Socrates and the Stoics
So how much of this is really new? It still feels like Socrates in another form.
That is because the Stoics inherit the Socratic project. They share his conviction that virtue matters more than comfort and that philosophy is a way of life rather than a set of academic opinions.
But the emotional texture is different.
Plato is dramatic. The Stoics are interior.
Well said.
Socrates challenges the city. Epictetus challenges the self. Marcus tries to govern the self while carrying the city on his back.
That is a nice progression.
Socrates asks what is just. Epictetus asks what is mine to control. Marcus asks how to stay humane while doing difficult work.
Exactly.
The movement from Socrates to Stoicism is a movement from public argument to inward discipline.
Which also explains why the Stoics still circulate everywhere now. They are portable.
Portable philosophy.
Yes. Severe, compact, and easy to carry into daily life.
Pulling the Threads Together
Let us step back. What do Epictetus and Marcus Aurelius teach together?
That freedom starts inside.
That events matter, but our judgments matter more.

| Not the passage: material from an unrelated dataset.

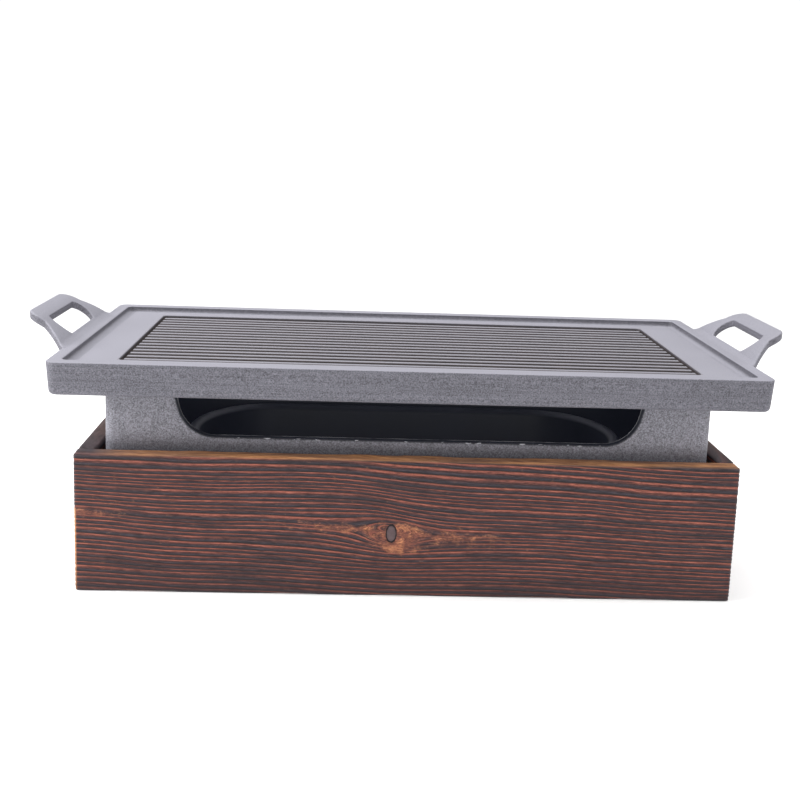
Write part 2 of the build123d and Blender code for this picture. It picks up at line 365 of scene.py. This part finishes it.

That self command is harder and more important than controlling circumstances.
Good.
And what do they add to Socrates?
Discipline.
Endurance.
A method for living when the world refuses to make sense.
That is well put.
Socrates teaches the examined life. The Stoics teach the governed life.
And maybe also the survivable life.
There is comfort in them, but it is stern comfort.
Yes.
Stoicism does not promise happiness in the modern sense. It promises steadiness. It promises that even in disorder, a person can remain inwardly free.
Which may be the most anyone can promise.
And perhaps enough.
Questions to Carry Forward
- What does Epictetus mean by saying that some things are up to us and others are not?
- Is Stoicism a realistic path to freedom, or does it ask too much emotional detachment?
- How does Marcus Aurelius change Stoicism by writing as a ruler rather than as a teacher?
- In what ways do the Stoics continue the work of Socrates, and in what ways do they depart from him?
- What parts of Stoicism feel most useful now, and what parts feel hardest to accept?